Jim Murphy, the head of the state's communicable disease division, said the revision came after the Centers for Disease Control and Prevention looked at their numbers and decided to take a more conservative approach. He added there's there’s a lot of demand and the CDC is trying not to over-allocate. It's also possible the state ends up with more doses but adjusted downward for planning purposes.
The first 9,750 vaccine doses reached Montana this week and more than 3,000 have been administered to health care workers. The state said the remaining doses will be given in the next few days. The Pfizer vaccine is administered in two doses, the second shot 21 days after the first.
Jon Ebelt, a spokesman with the state health department, said that federal partners have "assured" the state the second dose of shots is taken care of.
Lauren Brendel, the director of marketing and communications at Bozeman Health, said during a press conference Friday their hospital system received its initial allocation of 975 doses and anticipated finishing administering them all by the end of the day.
"We're optimistic we'll get that next shipment of 975 doses next week so that we can continue vaccinating our employees throughout the health system,," Brendel said.
Matt Kelley, the public health officer for Gallatin County, said hospitals are careful about allocations to make sure those who get their initial shot are able to get the necessary follow-up dose within 21 days, which is the timeline for the Pfizer vaccine.
"If there are reductions, it'll mostly impact us in our ability to vaccinate a new group rather than ability to follow up on the second dose," Kelley said.
The state Department of Public Health and Human Services has directed a shipment expected next week of 6,825 doses of the Pfizer vaccine to long-term care facilities in the state, including nearly 300 nursing homes and assisted living facilities.
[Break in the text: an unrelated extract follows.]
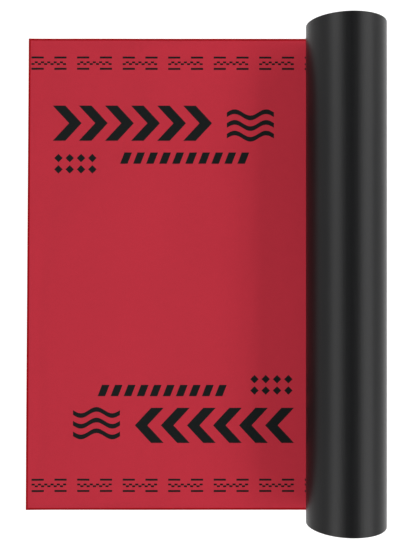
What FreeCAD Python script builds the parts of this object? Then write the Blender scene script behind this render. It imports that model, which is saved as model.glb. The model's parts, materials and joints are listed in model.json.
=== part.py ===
"""Roll of breather membrane: one length of roofing membrane, most of it wound in a tight roll.

The roll lies on its side and its outermost turn leaves it at the bottom and lies flat beside it.
X runs across the laid length, from its cut end at -X to the roll at +X. Y runs along the roll.
The origin is on the ground, in the middle of the whole piece. Sizes are in millimetres.
"""
import FreeCAD, Part
import math
import os
import Sketcher

SIZES = [
    ("roll_width", 1500, "width of the membrane, along the roll"),
    ("roll_diameter", 240, "outside of the wound roll"),
    ("bore_diameter", 76, "open middle that the roll was wound round"),
    ("membrane_thickness", 0.8, "one layer of membrane"),
    ("pressed_in", 0.1, "how far the roll's weight presses its turns into the laid layer"),
    ("unrolled_length", 990, "laid length at mid width, from the line under the roll to the cut end"),
    ("cut_skew", 10, "how much longer the laid length is at the -Y edge than at the +Y edge"),
    ("trim_allowance", 20, "stock beyond the cut end, which the trimming cut takes away"),
]

doc = FreeCAD.newDocument("breather_membrane_roll")

# ---- driving dimensions ----
sizes = doc.addObject("Spreadsheet::Sheet", "Sizes")
for row, (name, value, note) in enumerate(SIZES, start=1):
    sizes.set(f"A{row}", name)
    sizes.set(f"B{row}", str(value))
    sizes.set(f"C{row}", note)
    sizes.setAlias(f"B{row}", name)
doc.recompute()


def size(name):
    """The value of one driving dimension."""
    return float(getattr(sizes, name))


def sketch_on(body, plane, name):
    """A new sketch of this body on the origin plane with this role."""
    sketch = body.newObject("Sketcher::SketchObject", name)
    origin_plane = next(f for f in body.Origin.OriginFeatures if f.Role == plane)
    sketch.AttachmentSupport = [(origin_plane, "")]
    sketch.MapMode = "FlatFace"
    return sketch


def drive(sketch, constraint, formula):
    """Add a dimension to the sketch and tie it to the spreadsheet."""
    index = sketch.addConstraint(constraint)
    sketch.setExpression(f"Constraints[{index}]", formula)


# Sketcher's names for the parts of a curve, and for the sketch's own origin and vertical axis.
START, END, CENTRE = 1, 2, 3
ORIGIN = (-1, 1)
VERTICAL_AXIS = -2

point = FreeCAD.Vector
up = point(0, 0, 1)

membrane = doc.addObject("PartDesign::Body", "Membrane")
membrane.Label = "membrane"

# ---- side profile of the wound roll and the laid length ----
# The sketch's origin is on the line under the roll, where the outermost turn leaves the ground.
# The outline goes along the ground to that line, round the roll's far side to its top, and down its
# near side to the laid length. The near side's radius is smaller, because a spiral is one layer
# smaller after a whole turn, and so the roll ends on top of the layer it is about to lay.
profile = sketch_on(membrane, "XZ_Plane", "SideProfile")
outer_radius = size("roll_diameter") / 2
near_radius = outer_radius - (size("membrane_thickness") - size("pressed_in")) / 2
stock_length = size("unrolled_length") + size("cut_skew") / 2 + size("trim_allowance")
top = 2 * outer_radius
thickness = size("membrane_thickness")
wedge_x = -(near_radius ** 2 - (top - near_radius - thickness) ** 2) ** 0.5

ground, far_side, near_side, laid_top, stock_end = profile.addGeometry([
    Part.LineSegment(point(-stock_length, 0, 0), point(0, 0, 0)),
    Part.Arc(point(0, 0, 0), point(outer_radius, outer_radius, 0), point(0, top, 0)),
    Part.Arc(point(0, top, 0), point(-near_radius, top - near_radius, 0), point(wedge_x, thickness, 0)),
    Part.LineSegment(point(wedge_x, thickness, 0), point(-stock_length, thickness, 0)),
    Part.LineSegment(point(-stock_length, thickness, 0), point(-stock_length, 0, 0)),
], False)
profile.addConstraint([
    Sketcher.Constraint("Coincident", ground, END, *ORIGIN),
    Sketcher.Constraint("Horizontal", ground),
    Sketcher.Constraint("Coincident", ground, END, far_side, START),
    Sketcher.Constraint("PointOnObject", far_side, CENTRE, VERTICAL_AXIS),
    Sketcher.Constraint("PointOnObject", far_side, END, VERTICAL_AXIS),
    Sketcher.Constraint("Coincident", far_side, END, near_side, START),
    Sketcher.Constraint("PointOnObject", near_side, CENTRE, VERTICAL_AXIS),
    Sketcher.Constraint("Coincident", near_side, END, laid_top, START),
    Sketcher.Constraint("Horizontal", laid_top),
    Sketcher.Constraint("Coincident", laid_top, END, stock_end, START),
    Sketcher.Constraint("Vertical", stock_end),
    Sketcher.Constraint("Coincident", stock_end, END, ground, START),
])
drive(profile, Sketcher.Constraint("Radius", far_side, outer_radius), "Sizes.roll_diameter / 2")
drive(profile, Sketcher.Constraint("Radius", near_side, near_radius),
      "Sizes.roll_diameter / 2 - (Sizes.membrane_thickness - Sizes.pressed_in) / 2")
drive(profile, Sketcher.Constraint("DistanceY", stock_end, END, stock_end, START, thickness),
      "Sizes.membrane_thickness")
drive(profile, Sketcher.Constraint("DistanceX", ground, START, ground, END, stock_length),
      "Sizes.unrolled_length + Sizes.cut_skew / 2 + Sizes.trim_allowance")

wound = membrane.newObject("PartDesign::Pad", "WoundRoll")
wound.Profile = profile
wound.SideType = "Symmetric"
wound.setExpression("Length", "Sizes.roll_width")
doc.recompute()
volume_wound = membrane.Shape.Volume

# ---- the open middle, right through the roll ----
bore_circle = sketch_on(membrane, "XZ_Plane", "BoreCircle")
bore_edge = bore_circle.addGeometry(
    Part.Circle(point(0, outer_radius, 0), up, size("bore_diameter") / 2), False)
bore_circle.addConstraint(Sketcher.Constraint("PointOnObject", bore_edge, CENTRE, VERTICAL_AXIS))
drive(bore_circle, Sketcher.Constraint("DistanceY", *ORIGIN, bore_edge, CENTRE, outer_radius),
      "Sizes.roll_diameter / 2")
drive(bore_circle, Sketcher.Constraint("Diameter", bore_edge, size("bore_diameter")),
      "Sizes.bore_diameter")

bore = membrane.newObject("PartDesign::Pocket", "Bore")
bore.Profile = bore_circle
bore.Type = "ThroughAll"
bore.SideType = "Symmetric"
doc.recompute()
volume_bored = membrane.Shape.Volume

# ---- the cut end, slightly out of square ----
# The cut's line passes through the laid length at mid width. Drawn past both edges of the membrane
# by the trim allowance, it takes away all the stock beyond it.
trim_outline = sketch_on(membrane, "XY_Plane", "TrimOutline")
trim = size("trim_allowance")
half_reach = size("roll_width") / 2 + trim
lean = size("cut_skew") / size("roll_width")
cut_x = -size("unrolled_length")
waste_x = -stock_length - trim
trim_corners = [
    point(cut_x - half_reach * lean, -half_reach, 0),
    point(cut_x + half_reach * lean, half_reach, 0),
    point(waste_x, half_reach, 0),
    point(waste_x, -half_reach, 0),
]
cut_line, trim_head, waste_line, trim_foot = trim_outline.addGeometry(
    [Part.LineSegment(a, b) for a, b in zip(trim_corners, trim_corners[1:] + trim_corners[:1])], False)
trim_outline.addConstraint([
    Sketcher.Constraint("Coincident", cut_line, END, trim_head, START),
    Sketcher.Constraint("Coincident", trim_head, END, waste_line, START),
    Sketcher.Constraint("Coincident", waste_line, END, trim_foot, START),
    Sketcher.Constraint("Coincident", trim_foot, END, cut_line, START),
    Sketcher.Constraint("Horizontal", trim_head),
    Sketcher.Constraint("Horizontal", trim_foot),
    Sketcher.Constraint("Vertical", waste_line),
])
drive(trim_outline, Sketcher.Constraint("DistanceY", *ORIGIN, cut_line, END, half_reach),
      "Sizes.roll_width / 2 + Sizes.trim_allowance")
drive(trim_outline, Sketcher.Constraint("DistanceY", cut_line, START, *ORIGIN, half_reach),
      "Sizes.roll_width / 2 + Sizes.trim_allowance")
drive(trim_outline, Sketcher.Constraint("DistanceX", cut_line, START, *ORIGIN, -trim_corners[0].x),
      "Sizes.unrolled_length + (Sizes.roll_width / 2 + Sizes.trim_allowance) * Sizes.cut_skew"
      " / Sizes.roll_width")
drive(trim_outline, Sketcher.Constraint("DistanceX", cut_line, END, *ORIGIN, -trim_corners[1].x),
      "Sizes.unrolled_length - (Sizes.roll_width / 2 + Sizes.trim_allowance) * Sizes.cut_skew"
      " / Sizes.roll_width")
drive(trim_outline, Sketcher.Constraint("DistanceX", waste_line, START, *ORIGIN, -waste_x),
      "Sizes.unrolled_length + Sizes.cut_skew / 2 + 2 * Sizes.trim_allowance")

cut_end = membrane.newObject("PartDesign::Pocket", "CutEnd")
cut_end.Profile = trim_outline
cut_end.Type = "ThroughAll"
cut_end.SideType = "Symmetric"

# ---- the whole piece, with the origin under its middle ----
membrane.setExpression(
    "Placement.Base.x",
    "(Sizes.unrolled_length + Sizes.cut_skew / 2 - Sizes.roll_diameter / 2) / 2")
doc.recompute()
volume_cut = membrane.Shape.Volume

# ---- checks ----
for thing in doc.Objects:
    if "Invalid" in thing.State or "Error" in thing.State:
        raise RuntimeError(f"{thing.Name} failed: {thing.State}")
for sketch in (profile, bore_circle, trim_outline):
    if sketch.solve() != 0 or not sketch.FullyConstrained:
        raise RuntimeError(f"{sketch.Name} isn't fully constrained")
shape = membrane.Shape
if shape.isNull() or not shape.isValid() or len(shape.Solids) != 1:
    raise RuntimeError("the membrane isn't one valid solid")

bore_volume = math.pi * (size("bore_diameter") / 2) ** 2 * size("roll_width")
if abs((volume_wound - volume_bored) / bore_volume - 1) > 1e-3:
    raise RuntimeError("the bore doesn't go right through the roll")
trim_volume = (size("cut_skew") / 2 + trim) * size("roll_width") * thickness
if abs((volume_bored - volume_cut) / trim_volume - 1) > 1e-3:
    raise RuntimeError("the trimming cut doesn't take away the stock beyond it")

os.makedirs("parts", exist_ok=True)
shape.exportStep(f"parts/{membrane.Label}.step")

box = shape.BoundBox
turns = (outer_radius - size("bore_diameter") / 2) / thickness
wound_length = math.pi * (outer_radius ** 2 - (size("bore_diameter") / 2) ** 2) / thickness
print(f"box {box.XLength:.1f} x {box.YLength:.1f} x {box.ZLength:.1f} mm, "
      f"x {box.XMin:.1f}..{box.XMax:.1f}, z {box.ZMin:.1f}..{box.ZMax:.1f}")
print(f"{turns:.0f} turns hold {wound_length / 1000:.1f} m of membrane")
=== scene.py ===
"""Roll of breather membrane, seen from above: a black roll with its red face laid out beside it.

The membrane is one length of material, shown as four pieces: the laid length with the outermost
turn, the faces of the wound turns inside it, and the cut edges of those turns at each end.
Metres, +Z up, +Y along the roll.
"""
import json
import math
import bpy
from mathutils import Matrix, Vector, noise
from mathutils.geometry import delaunay_2d_cdt


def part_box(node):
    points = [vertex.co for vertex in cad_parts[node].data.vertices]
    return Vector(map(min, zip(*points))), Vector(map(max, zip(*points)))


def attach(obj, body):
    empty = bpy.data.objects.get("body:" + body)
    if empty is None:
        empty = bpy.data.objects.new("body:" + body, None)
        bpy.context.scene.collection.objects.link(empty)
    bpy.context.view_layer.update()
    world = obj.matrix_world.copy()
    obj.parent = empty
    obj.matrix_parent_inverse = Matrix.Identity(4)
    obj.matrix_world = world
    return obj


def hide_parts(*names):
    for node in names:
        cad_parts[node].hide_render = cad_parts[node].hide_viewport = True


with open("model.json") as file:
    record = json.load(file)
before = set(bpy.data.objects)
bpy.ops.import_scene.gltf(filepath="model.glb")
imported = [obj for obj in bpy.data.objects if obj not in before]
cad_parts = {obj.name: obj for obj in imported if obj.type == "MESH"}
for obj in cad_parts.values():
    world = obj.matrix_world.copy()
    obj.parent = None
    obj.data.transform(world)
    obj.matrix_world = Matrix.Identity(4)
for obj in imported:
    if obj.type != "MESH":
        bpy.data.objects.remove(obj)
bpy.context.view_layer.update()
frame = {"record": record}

# ---------------------------------------------------------------- sizes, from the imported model
node_low, node_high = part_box("membrane")
bore = next(m for m in frame["record"]["mounts"] if m["name"] == "bore")
AXIS_X = bore["pos_m"][0]
AXIS_Z = bore["pos_m"][2]
BORE_RADIUS = bore["dims"]["r_mm"] / 1000
HALF_WIDTH = bore["dims"]["length_mm"] / 2000
ROLL_RADIUS = node_high.z / 2
LAID_LENGTH = AXIS_X - node_low.x          # at the longer edge, -Y

# ---------------------------------------------------------------- sizes of the finish
PITCH = 0.0008                             # one wound turn, with the air in it
THICKNESS = 0.0007                         # the membrane itself
CUT_SKEW = 0.010                           # the laid length is this much shorter at +Y
SEGMENTS = 96                              # steps round the roll
FULL_TURN = 2 * math.pi
TURNS = (ROLL_RADIUS - BORE_RADIUS) / PITCH

EDGE_INSET = 0.0012                        # how far the wound edges stand in from the outermost one
EDGE_STRAY = 0.0010                        # how far single turns stray from that
CREVICE_DEPTH = 0.0009                     # the gap between two turns, seen at the end
LAYER_RISE = 0.10                          # where the black layer starts, as a share of the pitch
LAYER_MIDDLE = 0.48                        # where the black layer meets the red one
LAYER_FALL = 0.88                          # where the red layer ends
UNDER_OUTERMOST = 0.00005                  # clear air between the outermost turn and the next
LENGTHWISE = 24                            # faces along the roll
EDGE_BAND = 0.0062                         # the darker band along each edge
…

The department was initially anticipating 10,725 doses in that shipment.
Vaccines at long-term care facilities will be handled by private pharmacies like CVS, Walgreens, and Big Sky Managed Care Pharmacy, who will get doses from the state and give shots on-site at the facilities.
Kelley said in Bozeman, his staff was able to verify all assisted living centers and nursing homes in Gallatin County are on the state's list to receive the vaccine, though it's not clear how many doses will initially be available.
"That's good news if we can get vaccine into all of our long-term care facilities," Kelley said in a press conference Friday. "That goes a long way."
Montana is also expected to get 18,300 doses of the Moderna vaccine next week, a number the governor's office said is the same as previously planned for but also "likely be reduced in coming weeks."
Unlike the Pfizer shot, Moderna's vaccine does not need to be stored in ultra-cold freezers, which makes it more suitable for rural settings. Montana's initial Pfizer doses went to the state's 10 largest facilities that have freezer capacity. The Moderna vaccine will go to critical access hospitals and community health centers around the state and also be prioritized for frontline health care workers. Which facilities will get the Moderna vaccine will be finalized next week.
In the press conference Friday, Kelley said that some health care workers in Gallatin County have declined the vaccine, though their reason vary and include things like pre-existing health issues or pregnancy, or that they want others to get the vaccine first.
Statewide, Ebelt said that responses about health care workers willing to get the vaccine "varied greatly from jurisdiction to jurisdiction."
"But, what this initial work did was gave us early indication of interest for planning purposes. However, since then, we’ve already had indications that more people are interested than originally indicated," Ebelt wrote in an email. "We are pleased with how things are going thus far."
Murphy said demand has been high.
“The good news is we’ve got a lot of interest in the vaccine. More than enough interest to take every dose that we can get," Murphy said.
– Billings Gazette reporter Mari Hall contributed to this story.